Start

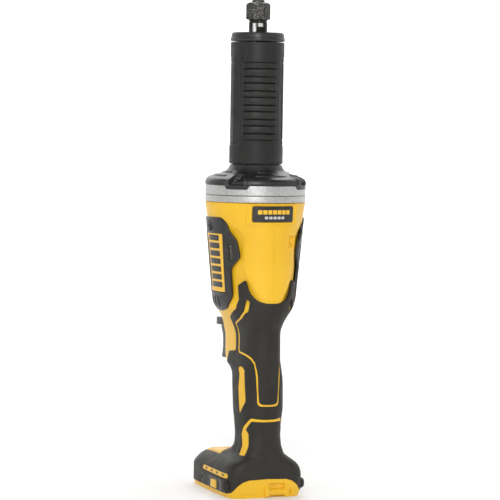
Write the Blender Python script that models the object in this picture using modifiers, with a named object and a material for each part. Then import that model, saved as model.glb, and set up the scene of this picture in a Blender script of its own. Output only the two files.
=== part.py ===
"""Cordless die grinder, standing on its battery foot with the collet up.

Frame: +Z runs up the spindle, +Y is the back of the tool (label side), -Y the trigger side and +X the tool's left
side. Lengths below are millimetres measured from the spindle axis and from the underside of the foot.
"""

import math

import bmesh
import bpy
from mathutils import Matrix, Vector

MM = 0.001
AXIS_Y = 12.2  # from the middle of the bounding box to the spindle axis

# Driving dimensions
TOP_Z = 396.0
HEX_AF = 17.0
SHANK_R = 3.18
SPINDLE_R = 7.5
SLEEVE_R, SLEEVE_BORE = 21.5, 17.1
SLEEVE_Z0, SLEEVE_Z1 = 264.7, 361.8
RING_R, RING_BORE = 40.25, 28.0
RING_Z0, RING_SEAM, RING_Z1 = 234.5, 240.05, 248.0
WALL = 2.8
SKIN_GAP, SKIN = 0.25, 1.35
SCREW_RING = 34.5
GRIP_GROOVES = 10
SLEEVE_TURN = 14.5  # middle of the rear ribbed panel, in degrees from the back towards +X
HEX_TURN = 16.0  # middle of the nearest flat of the nut, counted the same way
FLATS_TURN = -9.5  # turn of the wrench flats about Z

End

Each line from the top of the material above through the line with "the collet up." must be echoed exactly, and no other line.

> [PROBLEM SOLUTION]
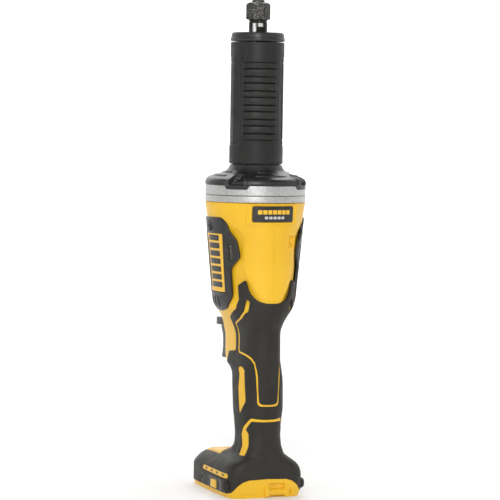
Write the Blender Python script that models the object in this picture using modifiers, with a named object and a material for each part. Then import that model, saved as model.glb, and set up the scene of this picture in a Blender script of its own. Output only the two files.
=== part.py ===
"""Cordless die grinder, standing on its battery foot with the collet up.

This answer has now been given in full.